Scripts that build objects:
^^^^^^^^

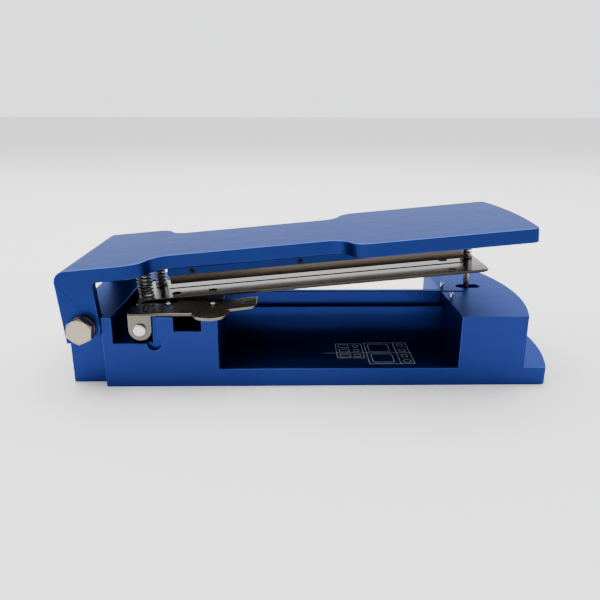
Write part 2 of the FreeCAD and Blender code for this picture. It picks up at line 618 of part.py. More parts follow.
def make_blade():
    """Ground steel strip, bevelled on the front so that its edge runs along the web."""
    body = doc.addObject("PartDesign::Body", "blade")
    section = outline(body, "blade_section", "YZ_Plane", "sizes.blade_start", [
        ("-sizes.edge_flat", "sizes.blade_tip"), ("0", "sizes.blade_tip"),
        ("0", BLADE_BACK), ("-sizes.blade_thickness", BLADE_BACK),
        ("-sizes.blade_thickness", "sizes.blade_tip + sizes.bevel_height")])
    pad(body, section, "%s - sizes.blade_start" % BLADE_END)
    return node(body, "blade", "lever")


# Presser ---------------------------------------------------------------------------------

def flat_place(along, level):
    """Where a lever point comes to in the presser's own flat frame: the mean of its
    places at rest and with the lever closed, along X from the rocking line."""
    rest = ("((%s) * cos(sizes.rest_angle * 1deg) - (%s) * sin(sizes.rest_angle * 1deg) - "
            "sizes.rock_place) / cos(sizes.rest_angle * 1deg)" % (along, level))
    closed = ("(%s) / cos(%s * 1deg) + (%s - %s) * tan(%s * 1deg) - sizes.rock_place"
              % (along, LEFT_OVER, ROCK_Z, PIVOT_Z, LEFT_OVER))
    return "((%s) + (%s)) / 2" % (rest, closed)


def make_presser_plate():
    body = doc.addObject("PartDesign::Body", "presser_plate")
    side = "sizes.presser_depth / 2"
    left = "sizes.presser_left - sizes.rock_place"
    right = "%s + sizes.presser_overrun - sizes.rock_place" % POST_RIGHT
    turn = "sizes.presser_corner"
    plan = outline(body, "presser_plan", "XY_Plane", "0", [
        (left, "-" + side), ("%s - %s" % (right, turn), "-" + side),
        (right, "-%s + %s" % (side, turn), turn, "%s - %s" % (right, turn),
         "-%s + %s" % (side, turn), "left"),
        (right, "%s - %s" % (side, turn)),
        ("%s - %s" % (right, turn), side, turn, "%s - %s" % (right, turn),
         "%s - %s" % (side, turn), "left"),
        (left, side)])
    pad(body, plan, "sizes.presser_thickness")
    top = "sizes.presser_thickness"
    slot = outline(body, "presser_slot", "XY_Plane", top, rectangle(
        "sizes.blade_start - sizes.slot_end_gap - sizes.rock_place",
        "-sizes.blade_thickness / 2 - sizes.presser_slot_width / 2",
        BLADE_END + " + sizes.slot_end_gap - sizes.rock_place",
        "-sizes.blade_thickness / 2 + sizes.presser_slot_width / 2"))
    pocket(body, slot, top)
    width = "(2 * sizes.post_radius + 2 * sizes.post_hole_gap)"
    for post, place in POSTS.items():
        hole = outline(body, "guide_hole_" + post, "XY_Plane", top, long_hole(
            flat_place(place, PRESSER_LOW), "sizes.post_line",
            "(%s + sizes.guide_slot_reach)" % width, width))
        pocket(body, hole, top)
    for name, x, y in pin_places():
        if name.startswith("tape"):
            continue
        hole = disc(body, name + "_hole", "XY_Plane", top, x + " - sizes.rock_place", y,
                    "sizes.presser_hole_radius")
        pocket(body, hole, top)
    return node(body, "presser_plate", "presser")


def snap_ring(name, post, top):
    ring = rod(name + "_ring", "sizes.clip_radius", "sizes.clip_thickness", post,
               "sizes.post_line", "%s - sizes.clip_thickness" % top)
    hole = rod(name + "_hole", "sizes.post_radius", "sizes.clip_thickness", post,
               "sizes.post_line", "%s - sizes.clip_thickness" % top)
    mouth = box(name + "_mouth", "%s - sizes.clip_slot / 2" % post,
                "sizes.post_line - sizes.clip_radius", "%s - sizes.clip_thickness" % top,
                "sizes.clip_slot", "sizes.clip_radius", "sizes.clip_thickness")
    return cut(name, ring, fuse(name + "_gap", [hole, mouth]))


def stop_level():
    """Top of the stop ring on the long post, so that it bears on the block at rest."""
    return ("(((%s - sizes.stop_depth) - (%s)) / cos(sizes.rest_angle * 1deg) - "
            "(%s + sizes.clip_radius) * tan(sizes.rest_angle * 1deg) - "
            "sizes.clip_gap)" % ("sizes.block_height", PIVOT_Z, POST_RIGHT))


def coil_tube(name, outer, inner, x, y):
    """A spring between the presser's top face and the lever, as a tube of its diameters."""
    low = "(%s + sizes.spring_gap)" % PRESSER_TOP
    length = "%s - sizes.spring_gap - %s" % (UNDERSIDE, low)
    coil = rod(name + "_coil", outer, length, x, y, low)
    core = rod(name + "_core", inner, length, x, y, low)
    return cut(name + "_tube", coil, core)


def make_posts():
    clip_top = "(%s - sizes.clip_gap)" % PRESSER_LOW
    for side, post in POSTS.items():
        end = clip_top if side == "left" else stop_level()
        foot = "(%s - sizes.clip_thickness - sizes.clip_tail)" % end
        node(group("guide_post_%s_group" % side, [
            rod("post_rod_" + side, "sizes.post_radius",
                "%s + sizes.post_grip - %s" % (UNDERSIDE, foot), post, "sizes.post_line", foot)]),
            "guide_post_" + side, "lever")
        node(snap_ring("presser_ring_" + side, post, clip_top), "presser_ring_" + side, "lever")
        node(coil_tube("presser_spring_" + side, "sizes.spring_outer", "sizes.spring_inner",
                       post, "sizes.post_line"), "presser_spring_" + side, "lever")
    node(snap_ring("stop_ring", POST_RIGHT, stop_level()), "stop_ring", "lever")


def make_lift_spring():
    node(coil_tube("lift_spring", "sizes.lift_outer", "sizes.lift_inner", "sizes.lift_place",
                   LIFT_LINE), "lift_spring", "lever")
    node(group("lift_stud_group", [
        rod("lift_stud_rod", "sizes.stud_radius", "sizes.stud_length + sizes.stud_grip",
            "sizes.lift_place", LIFT_LINE, "%s - sizes.stud_length" % UNDERSIDE)]),
        "lift_stud", "lever")


# Gate ------------------------------------------------------------------------------------

def hinge_screw_place():
    return ("sizes.hinge_block_start + sizes.hinge_block_width / 2",
            "((%s + sizes.gate_thickness + %s) / 2)" % (GATE_FRONT, GATE_LEFT_BACK))


def make_gate():
    """Bent sheet: a level plate with a thumb lobe, a raised right end and two ears."""
    body = doc.addObject("PartDesign::Body", "gate")
    thick = "sizes.gate_thickness"
    lobe_y = "(%s + sizes.lobe_setback)" % GATE_FRONT
    reach = "sqrt(sizes.lobe_radius ^ 2 - sizes.lobe_setback ^ 2)"
    plan = outline(body, "gate_plan", "XY_Plane", GATE_BOTTOM, [
        ("sizes.gate_start", GATE_FRONT), ("sizes.lobe_place - %s" % reach, GATE_FRONT),
        ("sizes.lobe_place", "%s - sizes.lobe_radius" % lobe_y, "sizes.lobe_radius",
         "sizes.lobe_place", lobe_y, "left"),
        ("sizes.lobe_place + %s" % reach, GATE_FRONT, "sizes.lobe_radius", "sizes.lobe_place",
         lobe_y, "left"),
        ("sizes.gate_step_place", "%s + sizes.gate_step" % GATE_FRONT),
        ("sizes.gate_step_place", GATE_BACK), ("sizes.gate_left_end", GATE_BACK),
        ("sizes.gate_left_end", GATE_LEFT_BACK),
        ("sizes.gate_start + sizes.gate_corner_run", GATE_LEFT_BACK),
        ("sizes.gate_start", "%s - sizes.gate_corner_depth" % GATE_LEFT_BACK)])
    pad(body, plan, thick)
    rise = "((sizes.gate_end - sizes.gate_bend) * tan(sizes.gate_ramp_angle * 1deg))"
    ramp = outline(body, "gate_ramp", "XZ_Plane", "-" + GATE_BACK, [
        ("sizes.gate_bend", GATE_BOTTOM), ("sizes.gate_end", "%s + %s" % (GATE_BOTTOM, rise)),
        ("sizes.gate_end", "%s + %s + %s" % (GATE_BOTTOM, rise, thick)),
        ("sizes.gate_bend", "%s + %s" % (GATE_BOTTOM, thick))])
    ramp_depth = "%s - %s - sizes.gate_step" % (GATE_BACK, GATE_FRONT)
    pad(body, ramp, ramp_depth)
    tip = (number("sizes.gate_end"), number("%s + sizes.gate_step" % GATE_FRONT))
    round_edges(body, "ramp_tip", "sizes.gate_tip_radius", "z", [tip])
    for name, level, radius in (
            ("front_ear", "-" + GATE_FRONT, "sizes.ear_radius"),
            ("rear_ear", "-%s + %s" % (GATE_LEFT_BACK, thick), "sizes.rear_ear_radius")):
        ear_start = "sizes.gate_pin_place - %s" % radius
        ear_end = "sizes.gate_pin_place + %s" % radius
        ear = outline(body, name, "XZ_Plane", level, [
            (ear_start, GATE_PIN_Z),
            ("sizes.gate_pin_place", "%s - %s" % (GATE_PIN_Z, radius), radius,
             "sizes.gate_pin_place", GATE_PIN_Z, "left"),
            (ear_end, GATE_PIN_Z, radius, "sizes.gate_pin_place", GATE_PIN_Z, "left"),
            (ear_end, "%s + %s" % (GATE_BOTTOM, thick)),
            (ear_start, "%s + %s" % (GATE_BOTTOM, thick))])
        pad(body, ear, thick, back=True)
    bore = disc(body, "gate_bore", "XZ_Plane", "sizes.body_depth / 2", "sizes.gate_pin_place",
                GATE_PIN_Z, "sizes.gate_pin_radius + sizes.gate_pin_play")
    pocket(body, bore, "sizes.body_depth / 2")
    for name, x, y in pin_places()[:2]:
        hole = disc(body, name + "_hole", "XY_Plane", "%s + %s" % (GATE_BOTTOM, thick), x, y,
                    "sizes.tape_pin_radius + sizes.tape_hole_play")
        pocket(body, hole, thick)
    return node(body, "gate", "base")


def make_gate_hinge():
    front = "(%s + sizes.gate_thickness + sizes.ear_gap)" % GATE_FRONT
    back = "(%s - sizes.gate_thickness - sizes.ear_gap)" % GATE_LEFT_BACK
    block = box("hinge_block_blank", "sizes.hinge_block_start", front, CAVITY_FLOOR,
                "sizes.hinge_block_width", "%s - %s" % (back, front), "sizes.hinge_block_height")
    bore = rod("hinge_block_bore", "sizes.gate_pin_radius", "%s - %s" % (back, front),
               "sizes.gate_pin_place", front, GATE_PIN_Z, "back")
    x, y = hinge_screw_place()
    thread = rod("hinge_block_thread", "sizes.hinge_screw_radius", "sizes.hinge_screw_grip",
                 x, y, CAVITY_FLOOR)
    node(cut("hinge_block_cut", block, fuse("hinge_block_holes", [bore, thread])), "hinge_block")
    head = rod("hinge_screw_head", "sizes.hinge_screw_head_radius", "sizes.hinge_screw_head",
               x, y, "sizes.hinge_screw_sink - sizes.hinge_screw_head")
    shank = rod("hinge_screw_shank", "sizes.hinge_screw_radius",
                "%s + sizes.hinge_screw_grip - sizes.hinge_screw_sink" % CAVITY_FLOOR,
                x, y, "sizes.hinge_screw_sink")
    node(fuse("hinge_screw", [head, shank]), "hinge_block_screw")

    head_face = "(%s - sizes.head_gap - sizes.gate_pin_head)" % GATE_FRONT
    pin_end = "(%s + sizes.gate_pin_tail)" % GATE_LEFT_BACK
    pin_head = rod("gate_pin_head_disc", "sizes.gate_pin_head_radius", "sizes.gate_pin_head",
                   "sizes.gate_pin_place", head_face, GATE_PIN_Z, "back")
    pin_shank = rod("gate_pin_shank", "sizes.gate_pin_radius", "%s - %s" % (pin_end, head_face),
                    "sizes.gate_pin_place", head_face, GATE_PIN_Z, "back")
    node(fuse("gate_pin_solid", [pin_head, pin_shank]), "gate_pin")
    ring_start = "(%s + sizes.gate_ring_gap)" % GATE_LEFT_BACK
    ring = rod("gate_ring_disc", "sizes.clip_radius", "sizes.clip_thickness",
               "sizes.gate_pin_place", ring_start, GATE_PIN_Z, "back")
    ring_hole = rod("gate_ring_hole", "sizes.gate_pin_radius", "sizes.clip_thickness",
                    "sizes.gate_pin_place", ring_start, GATE_PIN_Z, "back")
    ring_mouth = box("gate_ring_mouth", "sizes.gate_pin_place - sizes.clip_slot / 2", ring_start,
                     "%s - sizes.clip_radius" % GATE_PIN_Z, "sizes.clip_slot",
                     "sizes.clip_thickness", "sizes.clip_radius")
    node(cut("gate_ring", ring, fuse("gate_ring_gap", [ring_hole, ring_mouth])), "gate_pin_ring")


make_base_block()
make_pins()
make_lever_arm()
make_pivots()
make_blade_holder()
make_holder_screws()
make_blade()
make_presser_plate()
make_posts()
make_lift_spring()
make_gate()
make_gate_hinge()

doc.recompute()
for thing in doc.Objects:
    if "Invalid" in thing.State or "Error" in thing.State:
        raise ValueError("%s failed: %s" % (thing.Name, thing.State))
for thing in NODES:
    if thing.Shape.isNull() or not thing.Shape.isValid():
        raise ValueError("%s has no valid shape" % thing.Label)

os.makedirs("parts", exist_ok=True)
for thing in NODES:
    thing.Shape.exportStep("parts/%s.step" % thing.Label)
    size = thing.Shape.BoundBox
    print("%-22s solids %d volume %9.1f  X %.1f %.1f  Y %.1f %.1f  Z %.1f %.1f" % (
        thing.Label, len(thing.Shape.Solids), thing.Shape.Volume,
        size.XMin, size.XMax, size.YMin, size.YMax, size.ZMin, size.ZMax))
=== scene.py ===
from math import cos, pi, radians, sin

import bmesh
import bpy
from mathutils import Matrix, Vector


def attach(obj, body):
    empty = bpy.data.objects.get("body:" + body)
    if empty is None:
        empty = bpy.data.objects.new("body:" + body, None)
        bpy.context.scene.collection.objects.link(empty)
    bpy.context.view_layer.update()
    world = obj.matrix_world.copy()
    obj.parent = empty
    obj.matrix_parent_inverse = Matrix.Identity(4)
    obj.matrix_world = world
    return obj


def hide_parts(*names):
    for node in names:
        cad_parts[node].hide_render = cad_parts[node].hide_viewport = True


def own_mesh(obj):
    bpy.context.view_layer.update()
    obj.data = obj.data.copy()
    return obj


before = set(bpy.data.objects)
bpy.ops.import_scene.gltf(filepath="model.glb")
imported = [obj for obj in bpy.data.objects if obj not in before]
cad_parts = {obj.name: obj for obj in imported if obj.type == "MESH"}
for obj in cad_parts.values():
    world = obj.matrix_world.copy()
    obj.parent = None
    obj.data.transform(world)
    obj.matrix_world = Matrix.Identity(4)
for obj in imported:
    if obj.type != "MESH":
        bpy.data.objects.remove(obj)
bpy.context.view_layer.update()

# Base block.  One bar of aluminium, milled to a flange, two end blocks and the thin web between
# them, bead blasted and dyed blue in the anodising bath.  Its edges are broken by hand, and the
# thin colour on them shows as a paler line.


def hex_colour(code):
    """An sRGB hex colour as linear red, green, blue and alpha."""
    channels = [int(code[i:i + 2], 16) / 255 for i in (1, 3, 5)]
    linear = [c / 12.92 if c <= 0.04045 else ((c + 0.055) / 1.055) ** 2.4 for c in channels]
    return (*linear, 1.0)


def add_node(tree, kind, settings=None, links=None):
    """Add one node, with its settings and the sockets that feed its inputs."""
    node = tree.nodes.new(kind)
    for name, value in (settings or {}).items():
        if isinstance(name, int) or name in node.inputs:
            node.inputs[name].default_value = value
        else:
            setattr(node, name, value)
    for name, source in (links or {}).items():
        tree.links.new(source, node.inputs[name])
    return node


def new_material(name):
    material = bpy.data.materials.new(name)
    material.use_nodes = True
    material.node_tree.nodes.clear()
    return material, material.node_tree


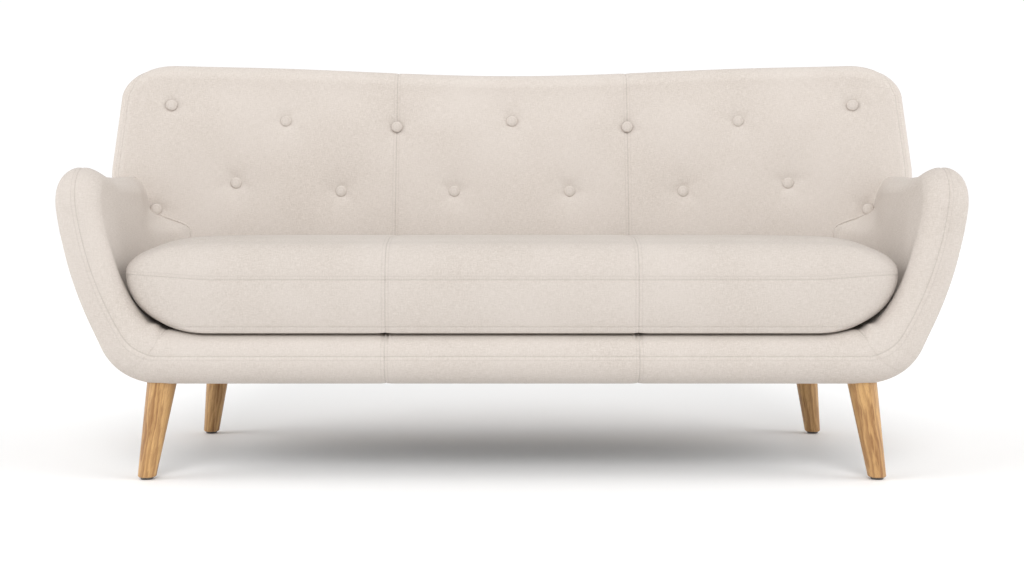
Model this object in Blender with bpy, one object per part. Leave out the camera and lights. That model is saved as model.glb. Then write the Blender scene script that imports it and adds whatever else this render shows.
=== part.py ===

^^^^^^^^

> **What is expected**
Beginning with the line that contains "make_base_block()" and ending with the line that contains "in imported if", repeat exactly those lines and no others.

> **Expected answer**
make_base_block()
make_pins()
make_lever_arm()
make_pivots()
make_blade_holder()
make_holder_screws()
make_blade()
make_presser_plate()
make_posts()
make_lift_spring()
make_gate()
make_gate_hinge()

doc.recompute()
for thing in doc.Objects:
    if "Invalid" in thing.State or "Error" in thing.State:
        raise ValueError("%s failed: %s" % (thing.Name, thing.State))
for thing in NODES:
    if thing.Shape.isNull() or not thing.Shape.isValid():
        raise ValueError("%s has no valid shape" % thing.Label)

os.makedirs("parts", exist_ok=True)
for thing in NODES:
    thing.Shape.exportStep("parts/%s.step" % thing.Label)
    size = thing.Shape.BoundBox
    print("%-22s solids %d volume %9.1f  X %.1f %.1f  Y %.1f %.1f  Z %.1f %.1f" % (
        thing.Label, len(thing.Shape.Solids), thing.Shape.Volume,
        size.XMin, size.XMax, size.YMin, size.YMax, size.ZMin, size.ZMax))
=== scene.py ===
from math import cos, pi, radians, sin

import bmesh
import bpy
from mathutils import Matrix, Vector


def attach(obj, body):
    empty = bpy.data.objects.get("body:" + body)
    if empty is None:
        empty = bpy.data.objects.new("body:" + body, None)
        bpy.context.scene.collection.objects.link(empty)
    bpy.context.view_layer.update()
    world = obj.matrix_world.copy()
    obj.parent = empty
    obj.matrix_parent_inverse = Matrix.Identity(4)
    obj.matrix_world = world
    return obj


def hide_parts(*names):
    for node in names:
        cad_parts[node].hide_render = cad_parts[node].hide_viewport = True


def own_mesh(obj):
    bpy.context.view_layer.update()
    obj.data = obj.data.copy()
    return obj


before = set(bpy.data.objects)
bpy.ops.import_scene.gltf(filepath="model.glb")
imported = [obj for obj in bpy.data.objects if obj not in before]
cad_parts = {obj.name: obj for obj in imported if obj.type == "MESH"}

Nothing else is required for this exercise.